◆ **Task statement**
Return, exactly as written, every line from the first line of the data below through the line that contains "import Sketcher".
· · · ·
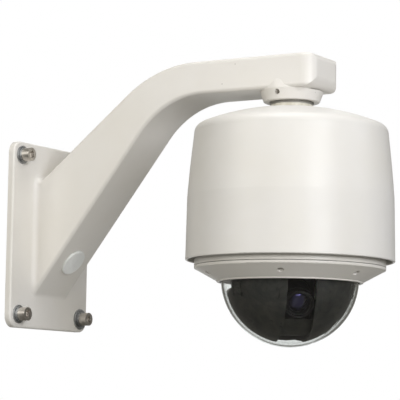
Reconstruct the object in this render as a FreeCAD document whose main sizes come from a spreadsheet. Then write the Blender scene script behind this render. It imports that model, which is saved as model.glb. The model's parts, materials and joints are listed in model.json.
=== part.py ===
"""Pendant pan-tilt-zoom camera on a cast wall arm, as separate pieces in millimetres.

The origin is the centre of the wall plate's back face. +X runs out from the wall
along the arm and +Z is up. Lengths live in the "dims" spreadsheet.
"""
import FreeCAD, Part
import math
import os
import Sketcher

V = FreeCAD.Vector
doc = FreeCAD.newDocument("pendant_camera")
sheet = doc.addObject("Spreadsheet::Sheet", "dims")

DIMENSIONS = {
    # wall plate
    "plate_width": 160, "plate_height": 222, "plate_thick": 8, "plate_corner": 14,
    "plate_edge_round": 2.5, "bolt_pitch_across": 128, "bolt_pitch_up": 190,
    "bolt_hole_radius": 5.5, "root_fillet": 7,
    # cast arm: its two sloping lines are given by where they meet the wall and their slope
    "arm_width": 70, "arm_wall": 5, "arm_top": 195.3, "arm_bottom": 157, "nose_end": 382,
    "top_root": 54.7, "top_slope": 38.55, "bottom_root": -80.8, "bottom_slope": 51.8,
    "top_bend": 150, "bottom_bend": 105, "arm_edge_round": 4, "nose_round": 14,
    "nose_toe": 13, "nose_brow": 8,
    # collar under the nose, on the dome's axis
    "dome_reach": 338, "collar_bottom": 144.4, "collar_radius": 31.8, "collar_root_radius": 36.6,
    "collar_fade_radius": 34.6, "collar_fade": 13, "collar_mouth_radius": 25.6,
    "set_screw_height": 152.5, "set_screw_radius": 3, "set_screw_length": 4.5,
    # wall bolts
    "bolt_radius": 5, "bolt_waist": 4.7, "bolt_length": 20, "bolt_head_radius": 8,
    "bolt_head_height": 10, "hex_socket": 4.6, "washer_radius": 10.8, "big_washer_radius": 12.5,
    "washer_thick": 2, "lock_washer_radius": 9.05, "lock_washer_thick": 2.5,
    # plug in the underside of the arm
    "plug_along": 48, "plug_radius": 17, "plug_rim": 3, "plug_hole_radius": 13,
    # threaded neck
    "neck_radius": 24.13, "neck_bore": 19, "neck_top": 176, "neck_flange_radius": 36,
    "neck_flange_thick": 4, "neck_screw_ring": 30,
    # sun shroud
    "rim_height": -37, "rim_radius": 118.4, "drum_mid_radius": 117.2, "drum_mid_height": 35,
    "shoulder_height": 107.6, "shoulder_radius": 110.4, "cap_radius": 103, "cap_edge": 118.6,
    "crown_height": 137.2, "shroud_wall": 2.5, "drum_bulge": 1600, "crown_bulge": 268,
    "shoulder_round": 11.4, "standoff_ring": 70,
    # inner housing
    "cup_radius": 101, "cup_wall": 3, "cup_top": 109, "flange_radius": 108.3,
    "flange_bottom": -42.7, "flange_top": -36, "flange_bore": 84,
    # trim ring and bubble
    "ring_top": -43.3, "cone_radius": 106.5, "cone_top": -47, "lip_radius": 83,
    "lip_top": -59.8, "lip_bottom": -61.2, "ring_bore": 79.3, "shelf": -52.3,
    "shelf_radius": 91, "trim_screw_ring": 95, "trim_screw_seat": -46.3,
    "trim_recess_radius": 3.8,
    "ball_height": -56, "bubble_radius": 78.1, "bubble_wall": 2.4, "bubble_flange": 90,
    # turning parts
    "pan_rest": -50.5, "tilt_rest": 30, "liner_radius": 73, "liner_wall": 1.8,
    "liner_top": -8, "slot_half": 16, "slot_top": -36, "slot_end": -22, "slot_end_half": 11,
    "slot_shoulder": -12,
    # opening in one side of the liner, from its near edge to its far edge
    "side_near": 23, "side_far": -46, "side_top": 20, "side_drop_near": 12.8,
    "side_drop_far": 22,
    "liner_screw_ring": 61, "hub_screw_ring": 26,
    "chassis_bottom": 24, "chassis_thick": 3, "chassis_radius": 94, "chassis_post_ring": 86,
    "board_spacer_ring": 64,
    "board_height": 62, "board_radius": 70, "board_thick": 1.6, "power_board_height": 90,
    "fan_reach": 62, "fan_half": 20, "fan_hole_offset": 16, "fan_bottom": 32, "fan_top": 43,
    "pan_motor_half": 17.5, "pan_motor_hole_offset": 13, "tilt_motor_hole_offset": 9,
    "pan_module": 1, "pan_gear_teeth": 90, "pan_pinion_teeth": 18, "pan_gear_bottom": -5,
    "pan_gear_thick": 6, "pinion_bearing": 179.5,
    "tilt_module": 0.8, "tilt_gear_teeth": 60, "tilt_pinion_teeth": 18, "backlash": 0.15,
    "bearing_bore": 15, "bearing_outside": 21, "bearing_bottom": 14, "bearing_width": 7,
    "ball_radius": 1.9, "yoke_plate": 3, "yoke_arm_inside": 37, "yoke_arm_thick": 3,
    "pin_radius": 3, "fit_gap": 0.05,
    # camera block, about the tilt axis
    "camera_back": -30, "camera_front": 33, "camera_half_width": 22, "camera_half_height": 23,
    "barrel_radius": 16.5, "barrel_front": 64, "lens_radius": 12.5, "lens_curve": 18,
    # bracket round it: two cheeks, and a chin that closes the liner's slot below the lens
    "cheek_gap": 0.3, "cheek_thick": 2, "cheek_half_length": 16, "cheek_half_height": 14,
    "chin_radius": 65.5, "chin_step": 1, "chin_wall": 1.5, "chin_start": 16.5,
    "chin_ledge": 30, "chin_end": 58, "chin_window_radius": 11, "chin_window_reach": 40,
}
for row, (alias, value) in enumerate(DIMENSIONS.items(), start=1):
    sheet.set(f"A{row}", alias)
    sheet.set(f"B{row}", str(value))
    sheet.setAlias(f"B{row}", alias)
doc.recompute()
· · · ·
◆ **Output of the exercise**
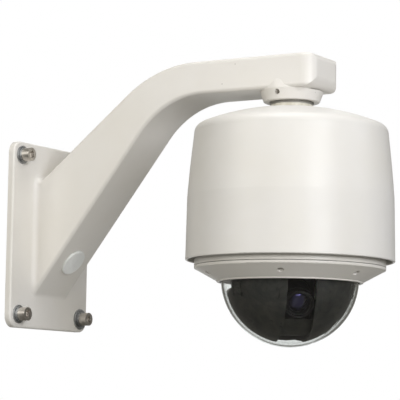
Reconstruct the object in this render as a FreeCAD document whose main sizes come from a spreadsheet. Then write the Blender scene script behind this render. It imports that model, which is saved as model.glb. The model's parts, materials and joints are listed in model.json.
=== part.py ===
"""Pendant pan-tilt-zoom camera on a cast wall arm, as separate pieces in millimetres.

The origin is the centre of the wall plate's back face. +X runs out from the wall
along the arm and +Z is up. Lengths live in the "dims" spreadsheet.
"""
import FreeCAD, Part
import math
import os
import Sketcher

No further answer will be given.